What is being asked:
Every line below should be repeated exactly.

Recorded information:
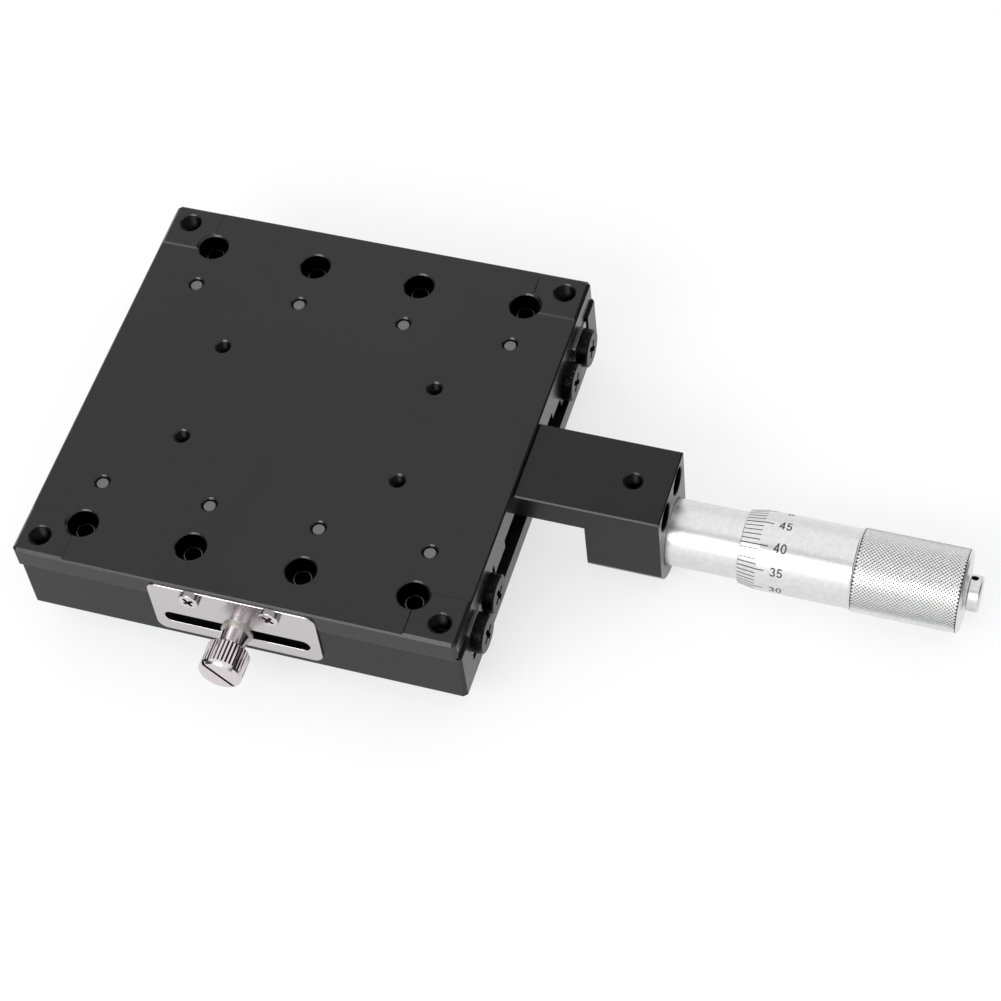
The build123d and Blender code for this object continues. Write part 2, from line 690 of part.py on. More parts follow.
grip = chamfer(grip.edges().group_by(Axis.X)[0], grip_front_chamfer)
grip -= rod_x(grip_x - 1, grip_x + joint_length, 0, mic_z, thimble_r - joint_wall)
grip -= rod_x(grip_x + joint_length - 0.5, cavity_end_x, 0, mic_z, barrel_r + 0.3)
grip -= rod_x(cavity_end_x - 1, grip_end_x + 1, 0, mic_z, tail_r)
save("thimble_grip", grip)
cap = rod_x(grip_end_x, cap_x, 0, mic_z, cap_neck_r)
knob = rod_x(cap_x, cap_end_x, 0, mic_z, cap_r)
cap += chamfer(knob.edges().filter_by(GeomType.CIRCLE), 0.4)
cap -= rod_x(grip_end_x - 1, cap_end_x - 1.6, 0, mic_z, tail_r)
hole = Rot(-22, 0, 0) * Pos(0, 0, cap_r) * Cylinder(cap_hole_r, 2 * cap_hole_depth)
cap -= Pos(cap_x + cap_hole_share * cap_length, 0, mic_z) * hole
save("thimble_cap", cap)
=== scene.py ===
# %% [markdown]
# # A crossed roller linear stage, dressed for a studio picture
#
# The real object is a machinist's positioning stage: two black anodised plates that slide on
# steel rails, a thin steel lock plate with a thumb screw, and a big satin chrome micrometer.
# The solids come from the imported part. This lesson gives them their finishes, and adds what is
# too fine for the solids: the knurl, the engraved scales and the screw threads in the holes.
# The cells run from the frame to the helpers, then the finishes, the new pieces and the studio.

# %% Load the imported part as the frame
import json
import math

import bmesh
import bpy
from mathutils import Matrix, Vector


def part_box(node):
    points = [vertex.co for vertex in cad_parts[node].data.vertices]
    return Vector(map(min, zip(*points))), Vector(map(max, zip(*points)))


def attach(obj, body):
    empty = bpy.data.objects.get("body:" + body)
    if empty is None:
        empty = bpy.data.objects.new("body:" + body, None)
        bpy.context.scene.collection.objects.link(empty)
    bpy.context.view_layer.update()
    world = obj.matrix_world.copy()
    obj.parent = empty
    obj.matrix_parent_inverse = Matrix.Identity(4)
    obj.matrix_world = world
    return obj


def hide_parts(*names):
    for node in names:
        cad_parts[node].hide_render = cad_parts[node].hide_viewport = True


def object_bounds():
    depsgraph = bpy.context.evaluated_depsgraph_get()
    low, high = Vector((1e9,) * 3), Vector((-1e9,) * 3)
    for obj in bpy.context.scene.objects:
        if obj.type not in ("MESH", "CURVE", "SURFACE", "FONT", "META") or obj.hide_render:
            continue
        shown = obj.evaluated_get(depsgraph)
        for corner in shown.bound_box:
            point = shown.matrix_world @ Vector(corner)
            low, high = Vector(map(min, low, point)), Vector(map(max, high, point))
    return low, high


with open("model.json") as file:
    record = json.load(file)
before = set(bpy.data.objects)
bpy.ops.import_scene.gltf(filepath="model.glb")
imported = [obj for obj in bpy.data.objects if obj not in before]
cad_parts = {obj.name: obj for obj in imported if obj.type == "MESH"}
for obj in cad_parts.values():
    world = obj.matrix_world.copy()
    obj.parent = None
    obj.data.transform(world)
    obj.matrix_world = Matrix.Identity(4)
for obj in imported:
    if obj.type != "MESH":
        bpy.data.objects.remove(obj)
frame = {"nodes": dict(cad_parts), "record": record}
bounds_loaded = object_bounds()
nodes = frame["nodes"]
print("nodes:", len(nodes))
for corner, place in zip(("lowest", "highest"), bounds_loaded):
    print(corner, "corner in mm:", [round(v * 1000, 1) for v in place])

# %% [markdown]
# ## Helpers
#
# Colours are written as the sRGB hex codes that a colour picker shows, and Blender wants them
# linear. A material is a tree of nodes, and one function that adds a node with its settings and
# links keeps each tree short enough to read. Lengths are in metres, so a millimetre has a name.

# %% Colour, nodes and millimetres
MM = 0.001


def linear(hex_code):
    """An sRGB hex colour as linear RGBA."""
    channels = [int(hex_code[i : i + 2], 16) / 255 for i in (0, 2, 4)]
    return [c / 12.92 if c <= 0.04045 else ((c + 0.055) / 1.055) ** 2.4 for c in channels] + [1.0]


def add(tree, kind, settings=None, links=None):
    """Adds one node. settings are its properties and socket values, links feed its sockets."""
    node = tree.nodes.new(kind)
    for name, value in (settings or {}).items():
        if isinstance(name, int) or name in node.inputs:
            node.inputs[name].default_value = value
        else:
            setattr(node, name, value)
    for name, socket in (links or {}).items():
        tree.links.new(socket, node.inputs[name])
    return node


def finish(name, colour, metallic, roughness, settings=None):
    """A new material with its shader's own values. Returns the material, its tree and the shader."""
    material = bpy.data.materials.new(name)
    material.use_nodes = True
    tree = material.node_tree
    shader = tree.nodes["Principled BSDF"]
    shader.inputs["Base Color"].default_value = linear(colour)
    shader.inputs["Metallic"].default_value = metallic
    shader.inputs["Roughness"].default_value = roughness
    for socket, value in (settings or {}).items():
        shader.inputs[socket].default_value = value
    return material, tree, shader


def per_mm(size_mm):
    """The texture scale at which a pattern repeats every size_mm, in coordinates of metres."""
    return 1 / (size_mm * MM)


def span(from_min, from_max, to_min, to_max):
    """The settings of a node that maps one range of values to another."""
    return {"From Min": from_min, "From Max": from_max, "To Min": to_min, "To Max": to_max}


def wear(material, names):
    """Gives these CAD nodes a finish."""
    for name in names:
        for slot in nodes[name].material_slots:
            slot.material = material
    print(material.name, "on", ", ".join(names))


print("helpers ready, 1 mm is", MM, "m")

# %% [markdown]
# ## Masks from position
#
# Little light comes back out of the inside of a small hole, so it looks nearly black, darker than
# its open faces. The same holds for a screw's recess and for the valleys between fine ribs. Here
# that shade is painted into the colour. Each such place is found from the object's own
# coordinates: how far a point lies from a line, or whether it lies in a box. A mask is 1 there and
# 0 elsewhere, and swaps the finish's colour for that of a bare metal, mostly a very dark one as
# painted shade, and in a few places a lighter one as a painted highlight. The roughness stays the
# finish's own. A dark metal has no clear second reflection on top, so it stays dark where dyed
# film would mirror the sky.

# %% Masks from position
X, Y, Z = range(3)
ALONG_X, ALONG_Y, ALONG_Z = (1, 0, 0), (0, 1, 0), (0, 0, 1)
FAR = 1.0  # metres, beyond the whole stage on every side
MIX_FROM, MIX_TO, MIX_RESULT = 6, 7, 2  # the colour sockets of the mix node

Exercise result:
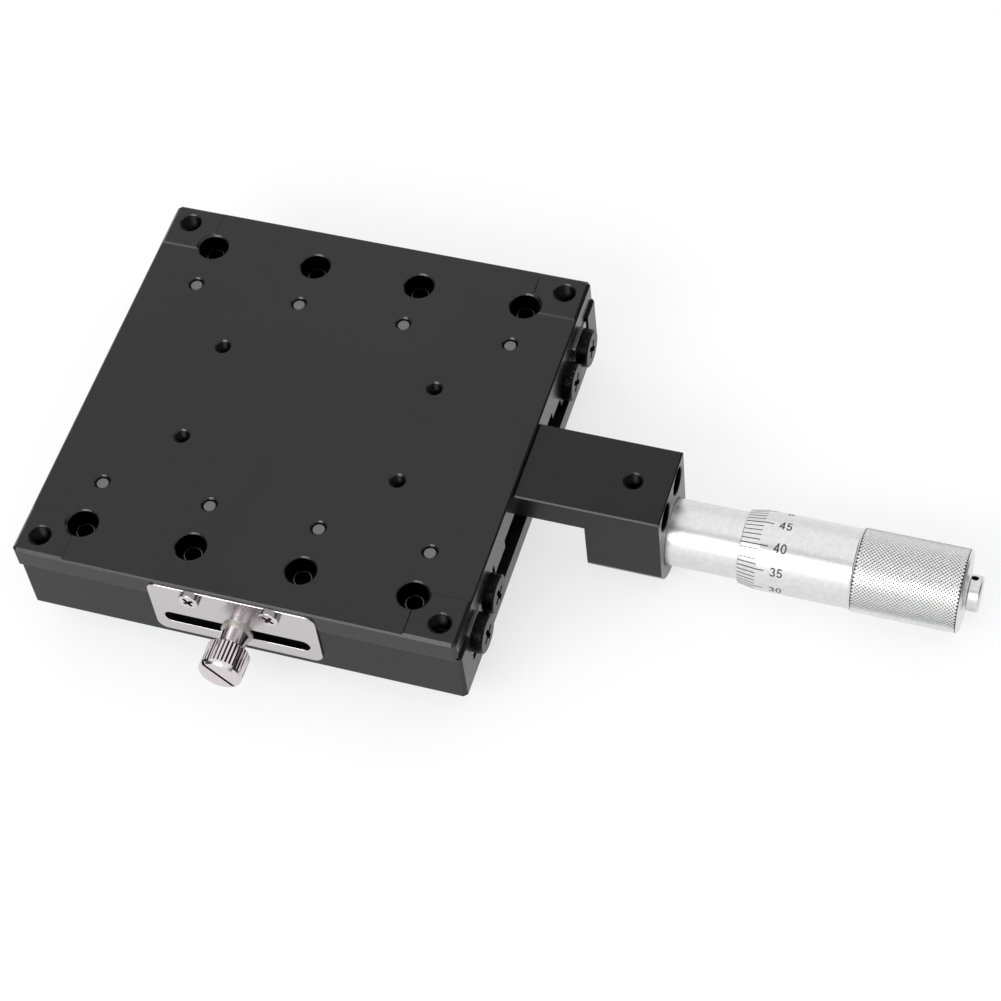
The build123d and Blender code for this object continues. Write part 2, from line 690 of part.py on. More parts follow.
grip = chamfer(grip.edges().group_by(Axis.X)[0], grip_front_chamfer)
grip -= rod_x(grip_x - 1, grip_x + joint_length, 0, mic_z, thimble_r - joint_wall)
grip -= rod_x(grip_x + joint_length - 0.5, cavity_end_x, 0, mic_z, barrel_r + 0.3)
grip -= rod_x(cavity_end_x - 1, grip_end_x + 1, 0, mic_z, tail_r)
save("thimble_grip", grip)
cap = rod_x(grip_end_x, cap_x, 0, mic_z, cap_neck_r)
knob = rod_x(cap_x, cap_end_x, 0, mic_z, cap_r)
cap += chamfer(knob.edges().filter_by(GeomType.CIRCLE), 0.4)
cap -= rod_x(grip_end_x - 1, cap_end_x - 1.6, 0, mic_z, tail_r)
hole = Rot(-22, 0, 0) * Pos(0, 0, cap_r) * Cylinder(cap_hole_r, 2 * cap_hole_depth)
cap -= Pos(cap_x + cap_hole_share * cap_length, 0, mic_z) * hole
save("thimble_cap", cap)
=== scene.py ===
# %% [markdown]
# # A crossed roller linear stage, dressed for a studio picture
#
# The real object is a machinist's positioning stage: two black anodised plates that slide on
# steel rails, a thin steel lock plate with a thumb screw, and a big satin chrome micrometer.
# The solids come from the imported part. This lesson gives them their finishes, and adds what is
# too fine for the solids: the knurl, the engraved scales and the screw threads in the holes.
# The cells run from the frame to the helpers, then the finishes, the new pieces and the studio.

# %% Load the imported part as the frame
import json
import math

import bmesh
import bpy
from mathutils import Matrix, Vector


def part_box(node):
    points = [vertex.co for vertex in cad_parts[node].data.vertices]
    return Vector(map(min, zip(*points))), Vector(map(max, zip(*points)))


def attach(obj, body):
    empty = bpy.data.objects.get("body:" + body)
    if empty is None:
        empty = bpy.data.objects.new("body:" + body, None)
        bpy.context.scene.collection.objects.link(empty)
    bpy.context.view_layer.update()
    world = obj.matrix_world.copy()
    obj.parent = empty
    obj.matrix_parent_inverse = Matrix.Identity(4)
    obj.matrix_world = world
    return obj


def hide_parts(*names):
    for node in names:
        cad_parts[node].hide_render = cad_parts[node].hide_viewport = True


def object_bounds():
    depsgraph = bpy.context.evaluated_depsgraph_get()
    low, high = Vector((1e9,) * 3), Vector((-1e9,) * 3)
    for obj in bpy.context.scene.objects:
        if obj.type not in ("MESH", "CURVE", "SURFACE", "FONT", "META") or obj.hide_render:
            continue
        shown = obj.evaluated_get(depsgraph)
        for corner in shown.bound_box:
            point = shown.matrix_world @ Vector(corner)
            low, high = Vector(map(min, low, point)), Vector(map(max, high, point))
    return low, high


with open("model.json") as file:
    record = json.load(file)
before = set(bpy.data.objects)
bpy.ops.import_scene.gltf(filepath="model.glb")
imported = [obj for obj in bpy.data.objects if obj not in before]
cad_parts = {obj.name: obj for obj in imported if obj.type == "MESH"}
for obj in cad_parts.values():
    world = obj.matrix_world.copy()
    obj.parent = None
    obj.data.transform(world)
    obj.matrix_world = Matrix.Identity(4)
for obj in imported:
    if obj.type != "MESH":
        bpy.data.objects.remove(obj)
frame = {"nodes": dict(cad_parts), "record": record}
bounds_loaded = object_bounds()
nodes = frame["nodes"]
print("nodes:", len(nodes))
for corner, place in zip(("lowest", "highest"), bounds_loaded):
    print(corner, "corner in mm:", [round(v * 1000, 1) for v in place])

# %% [markdown]
# ## Helpers
#
# Colours are written as the sRGB hex codes that a colour picker shows, and Blender wants them
# linear. A material is a tree of nodes, and one function that adds a node with its settings and
# links keeps each tree short enough to read. Lengths are in metres, so a millimetre has a name.

# %% Colour, nodes and millimetres
MM = 0.001


def linear(hex_code):
    """An sRGB hex colour as linear RGBA."""
    channels = [int(hex_code[i : i + 2], 16) / 255 for i in (0, 2, 4)]
    return [c / 12.92 if c <= 0.04045 else ((c + 0.055) / 1.055) ** 2.4 for c in channels] + [1.0]


def add(tree, kind, settings=None, links=None):
    """Adds one node. settings are its properties and socket values, links feed its sockets."""
    node = tree.nodes.new(kind)
    for name, value in (settings or {}).items():
        if isinstance(name, int) or name in node.inputs:
            node.inputs[name].default_value = value
        else:
            setattr(node, name, value)
    for name, socket in (links or {}).items():
        tree.links.new(socket, node.inputs[name])
    return node


def finish(name, colour, metallic, roughness, settings=None):
    """A new material with its shader's own values. Returns the material, its tree and the shader."""
    material = bpy.data.materials.new(name)
    material.use_nodes = True
    tree = material.node_tree
    shader = tree.nodes["Principled BSDF"]
    shader.inputs["Base Color"].default_value = linear(colour)
    shader.inputs["Metallic"].default_value = metallic
    shader.inputs["Roughness"].default_value = roughness
    for socket, value in (settings or {}).items():
        shader.inputs[socket].default_value = value
    return material, tree, shader


def per_mm(size_mm):
    """The texture scale at which a pattern repeats every size_mm, in coordinates of metres."""
    return 1 / (size_mm * MM)


def span(from_min, from_max, to_min, to_max):
    """The settings of a node that maps one range of values to another."""
    return {"From Min": from_min, "From Max": from_max, "To Min": to_min, "To Max": to_max}


def wear(material, names):
    """Gives these CAD nodes a finish."""
    for name in names:
        for slot in nodes[name].material_slots:
            slot.material = material
    print(material.name, "on", ", ".join(names))


print("helpers ready, 1 mm is", MM, "m")

# %% [markdown]
# ## Masks from position
#
# Little light comes back out of the inside of a small hole, so it looks nearly black, darker than
# its open faces. The same holds for a screw's recess and for the valleys between fine ribs. Here
# that shade is painted into the colour. Each such place is found from the object's own
# coordinates: how far a point lies from a line, or whether it lies in a box. A mask is 1 there and
# 0 elsewhere, and swaps the finish's colour for that of a bare metal, mostly a very dark one as
# painted shade, and in a few places a lighter one as a painted highlight. The roughness stays the
# finish's own. A dark metal has no clear second reflection on top, so it stays dark where dyed
# film would mirror the sky.

# %% Masks from position
X, Y, Z = range(3)
ALONG_X, ALONG_Y, ALONG_Z = (1, 0, 0), (0, 1, 0), (0, 0, 1)
FAR = 1.0  # metres, beyond the whole stage on every side
MIX_FROM, MIX_TO, MIX_RESULT = 6, 7, 2  # the colour sockets of the mix node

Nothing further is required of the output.